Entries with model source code
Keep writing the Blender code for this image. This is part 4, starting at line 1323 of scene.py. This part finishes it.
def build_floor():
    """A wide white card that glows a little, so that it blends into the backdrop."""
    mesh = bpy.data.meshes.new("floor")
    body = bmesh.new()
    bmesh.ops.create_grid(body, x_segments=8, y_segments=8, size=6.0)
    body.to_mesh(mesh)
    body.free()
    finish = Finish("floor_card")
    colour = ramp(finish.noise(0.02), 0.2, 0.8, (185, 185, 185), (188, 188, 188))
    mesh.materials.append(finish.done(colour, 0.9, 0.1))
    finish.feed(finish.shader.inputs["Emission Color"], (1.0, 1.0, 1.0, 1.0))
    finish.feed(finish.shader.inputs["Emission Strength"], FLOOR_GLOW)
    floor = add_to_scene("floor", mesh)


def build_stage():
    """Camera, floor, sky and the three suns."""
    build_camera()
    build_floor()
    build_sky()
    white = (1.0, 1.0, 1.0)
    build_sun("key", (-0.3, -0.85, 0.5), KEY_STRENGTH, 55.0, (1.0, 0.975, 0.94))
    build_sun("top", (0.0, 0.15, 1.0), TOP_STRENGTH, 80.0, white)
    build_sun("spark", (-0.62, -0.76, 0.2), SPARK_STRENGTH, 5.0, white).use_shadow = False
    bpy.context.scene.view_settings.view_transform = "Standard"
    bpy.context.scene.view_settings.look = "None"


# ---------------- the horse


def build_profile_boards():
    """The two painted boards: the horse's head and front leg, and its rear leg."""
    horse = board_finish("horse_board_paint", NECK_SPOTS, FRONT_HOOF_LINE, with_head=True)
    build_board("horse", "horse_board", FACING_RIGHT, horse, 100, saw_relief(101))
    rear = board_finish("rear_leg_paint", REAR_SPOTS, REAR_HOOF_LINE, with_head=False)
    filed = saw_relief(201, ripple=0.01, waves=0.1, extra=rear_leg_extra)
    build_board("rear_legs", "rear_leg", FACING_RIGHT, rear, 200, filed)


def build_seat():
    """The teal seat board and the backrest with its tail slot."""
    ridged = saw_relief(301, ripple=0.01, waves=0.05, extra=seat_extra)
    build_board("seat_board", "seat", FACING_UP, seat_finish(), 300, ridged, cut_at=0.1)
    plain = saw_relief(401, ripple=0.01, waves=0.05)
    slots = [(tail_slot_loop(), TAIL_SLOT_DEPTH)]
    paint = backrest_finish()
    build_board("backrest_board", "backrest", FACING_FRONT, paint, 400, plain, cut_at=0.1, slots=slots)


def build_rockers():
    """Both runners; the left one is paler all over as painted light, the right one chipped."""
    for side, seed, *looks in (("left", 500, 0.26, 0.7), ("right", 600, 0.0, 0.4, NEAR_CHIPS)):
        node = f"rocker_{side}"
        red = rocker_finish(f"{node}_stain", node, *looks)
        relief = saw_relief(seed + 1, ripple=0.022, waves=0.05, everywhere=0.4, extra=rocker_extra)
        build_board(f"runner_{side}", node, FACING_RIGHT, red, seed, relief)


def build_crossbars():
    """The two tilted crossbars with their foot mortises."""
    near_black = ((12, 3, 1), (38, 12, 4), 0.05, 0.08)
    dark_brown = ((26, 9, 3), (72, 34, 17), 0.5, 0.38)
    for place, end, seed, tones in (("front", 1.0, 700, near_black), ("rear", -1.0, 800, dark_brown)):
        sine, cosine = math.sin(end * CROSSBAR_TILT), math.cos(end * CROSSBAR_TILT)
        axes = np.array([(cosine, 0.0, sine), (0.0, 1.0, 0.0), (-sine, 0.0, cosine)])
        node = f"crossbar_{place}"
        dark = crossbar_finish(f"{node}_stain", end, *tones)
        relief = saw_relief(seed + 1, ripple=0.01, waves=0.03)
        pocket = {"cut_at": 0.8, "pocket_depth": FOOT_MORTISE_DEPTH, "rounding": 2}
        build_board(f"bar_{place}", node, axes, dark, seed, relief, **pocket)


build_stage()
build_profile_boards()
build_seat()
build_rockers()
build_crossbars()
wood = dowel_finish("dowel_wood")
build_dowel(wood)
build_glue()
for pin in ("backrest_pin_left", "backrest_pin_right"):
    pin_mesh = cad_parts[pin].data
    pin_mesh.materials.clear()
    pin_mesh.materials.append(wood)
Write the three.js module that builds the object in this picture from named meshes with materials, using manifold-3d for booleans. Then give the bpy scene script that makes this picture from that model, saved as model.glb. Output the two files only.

Task directions → Output the data above exactly, please, line for line.

Result →
Keep writing the Blender code for this image. This is part 4, starting at line 1323 of scene.py. This part finishes it.
def build_floor():
    """A wide white card that glows a little, so that it blends into the backdrop."""
    mesh = bpy.data.meshes.new("floor")
    body = bmesh.new()
    bmesh.ops.create_grid(body, x_segments=8, y_segments=8, size=6.0)
    body.to_mesh(mesh)
    body.free()
    finish = Finish("floor_card")
    colour = ramp(finish.noise(0.02), 0.2, 0.8, (185, 185, 185), (188, 188, 188))
    mesh.materials.append(finish.done(colour, 0.9, 0.1))
    finish.feed(finish.shader.inputs["Emission Color"], (1.0, 1.0, 1.0, 1.0))
    finish.feed(finish.shader.inputs["Emission Strength"], FLOOR_GLOW)
    floor = add_to_scene("floor", mesh)


def build_stage():
    """Camera, floor, sky and the three suns."""
    build_camera()
    build_floor()
    build_sky()
    white = (1.0, 1.0, 1.0)
    build_sun("key", (-0.3, -0.85, 0.5), KEY_STRENGTH, 55.0, (1.0, 0.975, 0.94))
    build_sun("top", (0.0, 0.15, 1.0), TOP_STRENGTH, 80.0, white)
    build_sun("spark", (-0.62, -0.76, 0.2), SPARK_STRENGTH, 5.0, white).use_shadow = False
    bpy.context.scene.view_settings.view_transform = "Standard"
    bpy.context.scene.view_settings.look = "None"


# ---------------- the horse


def build_profile_boards():
    """The two painted boards: the horse's head and front leg, and its rear leg."""
    horse = board_finish("horse_board_paint", NECK_SPOTS, FRONT_HOOF_LINE, with_head=True)
    build_board("horse", "horse_board", FACING_RIGHT, horse, 100, saw_relief(101))
    rear = board_finish("rear_leg_paint", REAR_SPOTS, REAR_HOOF_LINE, with_head=False)
    filed = saw_relief(201, ripple=0.01, waves=0.1, extra=rear_leg_extra)
    build_board("rear_legs", "rear_leg", FACING_RIGHT, rear, 200, filed)


def build_seat():
    """The teal seat board and the backrest with its tail slot."""
    ridged = saw_relief(301, ripple=0.01, waves=0.05, extra=seat_extra)
    build_board("seat_board", "seat", FACING_UP, seat_finish(), 300, ridged, cut_at=0.1)
    plain = saw_relief(401, ripple=0.01, waves=0.05)
    slots = [(tail_slot_loop(), TAIL_SLOT_DEPTH)]
    paint = backrest_finish()
    build_board("backrest_board", "backrest", FACING_FRONT, paint, 400, plain, cut_at=0.1, slots=slots)


def build_rockers():
    """Both runners; the left one is paler all over as painted light, the right one chipped."""
    for side, seed, *looks in (("left", 500, 0.26, 0.7), ("right", 600, 0.0, 0.4, NEAR_CHIPS)):
        node = f"rocker_{side}"
        red = rocker_finish(f"{node}_stain", node, *looks)
        relief = saw_relief(seed + 1, ripple=0.022, waves=0.05, everywhere=0.4, extra=rocker_extra)
        build_board(f"runner_{side}", node, FACING_RIGHT, red, seed, relief)


def build_crossbars():
    """The two tilted crossbars with their foot mortises."""
    near_black = ((12, 3, 1), (38, 12, 4), 0.05, 0.08)
    dark_brown = ((26, 9, 3), (72, 34, 17), 0.5, 0.38)
    for place, end, seed, tones in (("front", 1.0, 700, near_black), ("rear", -1.0, 800, dark_brown)):
        sine, cosine = math.sin(end * CROSSBAR_TILT), math.cos(end * CROSSBAR_TILT)
        axes = np.array([(cosine, 0.0, sine), (0.0, 1.0, 0.0), (-sine, 0.0, cosine)])
        node = f"crossbar_{place}"
        dark = crossbar_finish(f"{node}_stain", end, *tones)
        relief = saw_relief(seed + 1, ripple=0.01, waves=0.03)
        pocket = {"cut_at": 0.8, "pocket_depth": FOOT_MORTISE_DEPTH, "rounding": 2}
        build_board(f"bar_{place}", node, axes, dark, seed, relief, **pocket)


build_stage()
build_profile_boards()
build_seat()
build_rockers()
build_crossbars()
wood = dowel_finish("dowel_wood")
build_dowel(wood)
build_glue()
for pin in ("backrest_pin_left", "backrest_pin_right"):
    pin_mesh = cad_parts[pin].data
    pin_mesh.materials.clear()
    pin_mesh.materials.append(wood)
Write the three.js module that builds the object in this picture from named meshes with materials, using manifold-3d for booleans. Then give the bpy scene script that makes this picture from that model, saved as model.glb. Output the two files only.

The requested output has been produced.